The Silk Road continues to thrive – trading gold, silver, rare minerals, gas, cucumbers and tomatoes to Russia – journeying across vast deserts and mountain ranges. The ’Stans trade goods from China, Russia, Turkey and beyond. The tourists come, too – to be informed, impressed, and inspired. Wandering through Khiva, I can feel the weight of the centuries, but also a lightness: silk canopies fluttering in the breeze, vendors calling out with a smile, the echo of drums under star-bright skies. The past whispers, but the present is vibrant, and completely unforgettable.
A few hundred miles east, another jewel of Uzbekistan has just unveiled its own cultural treasure. In September, Bukhara opened the doors to its inaugural Biennale, a landmark event transforming its historic madrassahs, mosques and caravanserais into stages for contemporary art.
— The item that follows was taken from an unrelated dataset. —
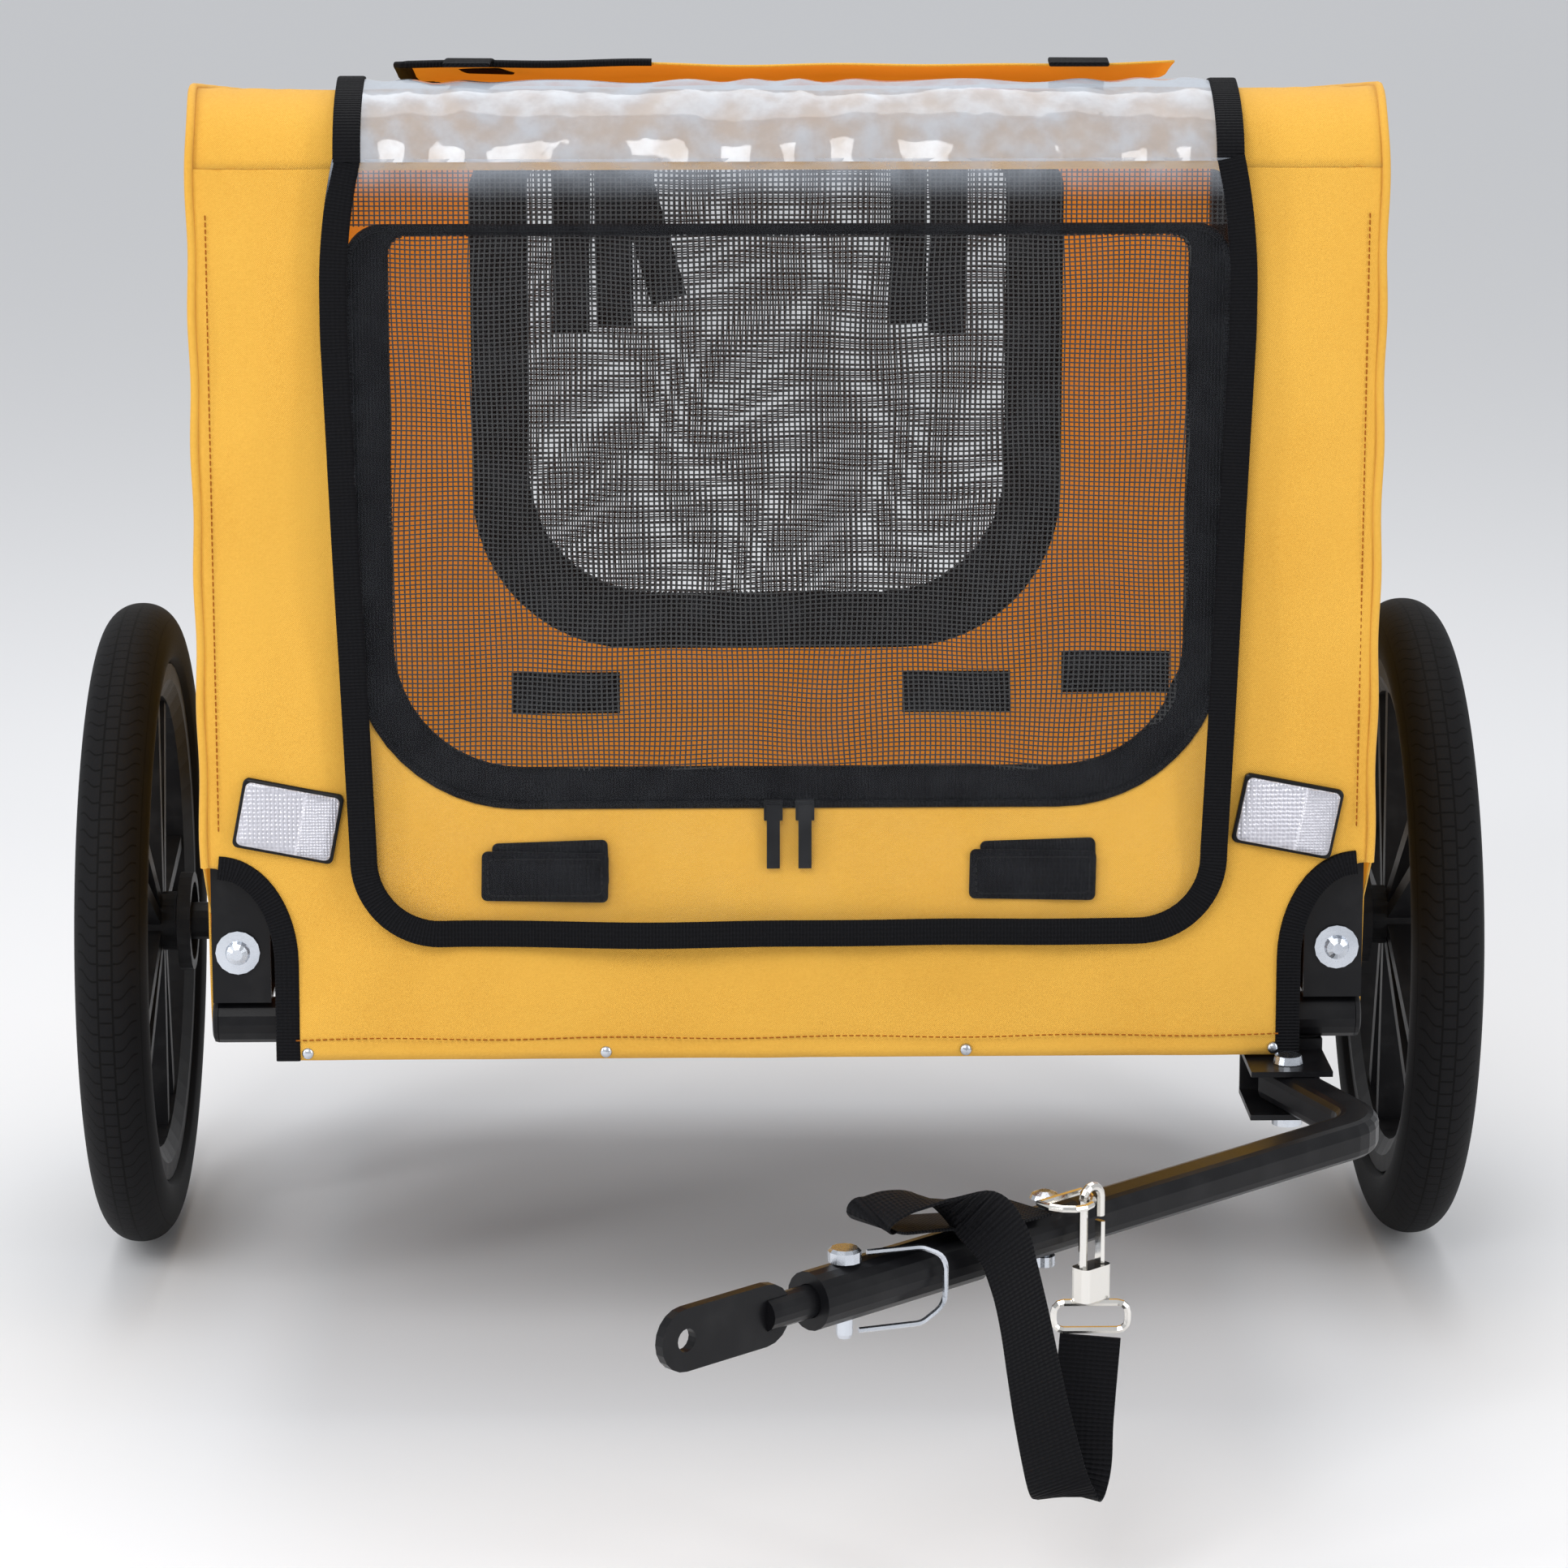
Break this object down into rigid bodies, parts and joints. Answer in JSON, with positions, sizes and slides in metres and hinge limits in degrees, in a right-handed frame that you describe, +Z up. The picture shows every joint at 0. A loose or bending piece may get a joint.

Curated under the theme of “Recipes For Broken Hearts” (the name drawing on an Uzbek legend in which the philosopher Ibn Sina creates a restorative dish to heal a heartbroken prince), the Biennale weaves together site-specific installations, performances, culinary rituals, and collaborations between international artists and local artisans. From Antony Gormley’s sculptural labyrinth to Subodh Gupta’s communal enamel dome, more than 200 participants from 39 countries have converged to celebrate healing, heritage and creative exchange. The Biennale is not just temporary, either: restored sites and cultural nodes will remain active afterwards, hosting performances, workshops, and research programmes. The aim is to emphasise culture as a dynamic driver of urban transformation, heritage preservation, and creative economic growth in Uzbekistan.
Like Khiva, Bukhara shows how Uzbekistan’s Silk Road cities are not frozen in time, but living, evolving cultural landscapes. Together, they embody the past – and the bright, creative future – of “the land of the sun.”